In the early '80s, US anti-trust legislation forced IBM to break its monopoly position and sell off its IBM (Bureau) Services arm. IBM (Bureau) Services was bought by a rising star, the giant CDC (Control Data Corporation), headed by William Norris. CDC was estimated as being the third largest computer company at the time (IBM was 1st., Olivetti was 2nd.). The then IT giants Olivetti, Honeywell, Univac, NCR, Westinghouse et al have either all fallen by the wayside or disappeared altogether.

Though CDC was a giant corporation, whose core business was a series of powerful mainframes and supercomputers (the Cyber range) it had quite rapidly evaporated by the mid-'80s. Hardly anyone remembers it today. It evaporated having exhausted itself financially by diversifying into too many superb products and services (PLATO anyone?) at once and by funding too many HUGE philanthropic projects for the betterment of world populations. It had meanwhile lost sight of its core business and profitability and had failed to see the need to re-engineer/reinvent itself in the changing market. One of the chief designers of CDC - Seymour Cray - went off to found the Cray supercomputer manufacturing company.

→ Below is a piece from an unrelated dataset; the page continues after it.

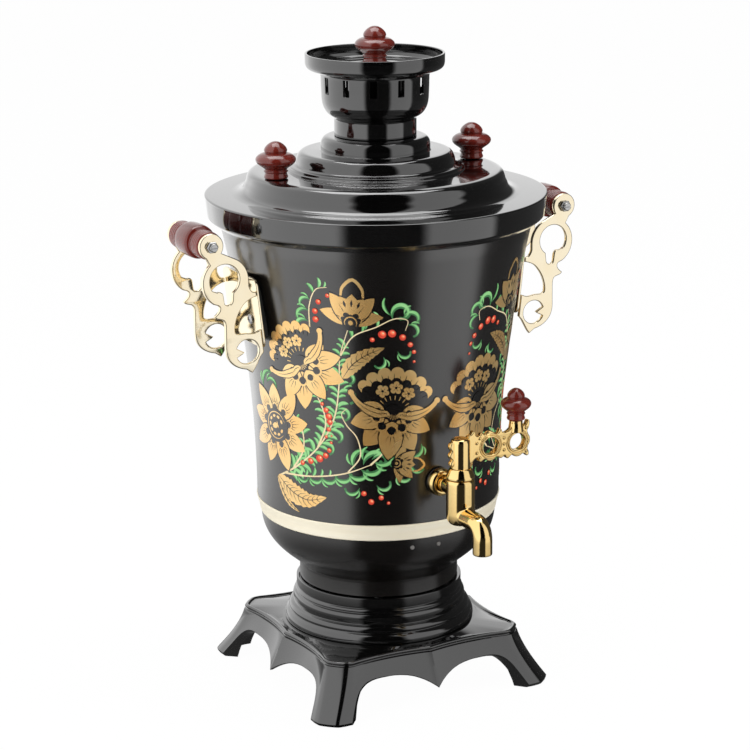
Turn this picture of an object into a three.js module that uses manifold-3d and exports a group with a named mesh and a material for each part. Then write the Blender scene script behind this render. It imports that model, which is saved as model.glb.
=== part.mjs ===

Similarly, the huge GM offshoot - EDS - which had seen the need to reinvent itself in the '90s, failed to achieve that end, and started to collapse and was bought out by HP in 2008. HP stripped EDS of its assets and its people and made it into its services arm. HP itself is the result of having gobbled up Compaq Corp. in 2002 and other, smaller companies. Compaq was the result of gobbling up Digital Corp. and Tandem Corp. and smaller companies, etc. How many people know that, in the '90s Digital manufactured arrays of their 64-bit Alpha chips that were the main component of the Cray supercomputer, or that Digital had a 64-bit Alpha PC in the market, which could run either the "Unix-like" OpenVMS or a 64-bit version of Microsoft Windows NT?

Having steadily survived and adapted throughout the '70s, IBM stupidly gave away a large part of its own future to the upstart nonentity Microsoft, which produced the DOS OS for the IBM PC in 1984 and the subsequent DOS and Windows OSes. Microsoft systematically diversified in line with their core niche, effectively creating/making the market for PCs and the three-tier client-server architecture - pushing Digital, Novell and others aside in the process. Microsoft effectively led to the market precisely following the growth pattern of Nolan's Model.

Throughout all of this, the giant IBM - which used to create/make the markets and dominate them with its proprietary products and services - has had to progressively adapt and re-engineer/reinvent itself to survive all its setbacks. The setbacks include the collapse of its core market (mainframes), and the Microsoft lobotomy of its PC business, and the failure of its belated defence (IBM OS/2) with which it hoped to take back the market from Microsoft Windows. Despite all its setbacks, IBM is still a major force to be reckoned with.

Google is currently creating and making the markets, and dominating them with its proprietary products and services - it's a Golden Age.  Google management would be looking for the potential turning point when they cease to be able to continue doing that, and trying to prolong the Golden Age as far into the future as possible. When they can no longer prolong the Golden Age, they will need to emulate IBM's adaptability and self-reinvention if they are to survive in the longer term.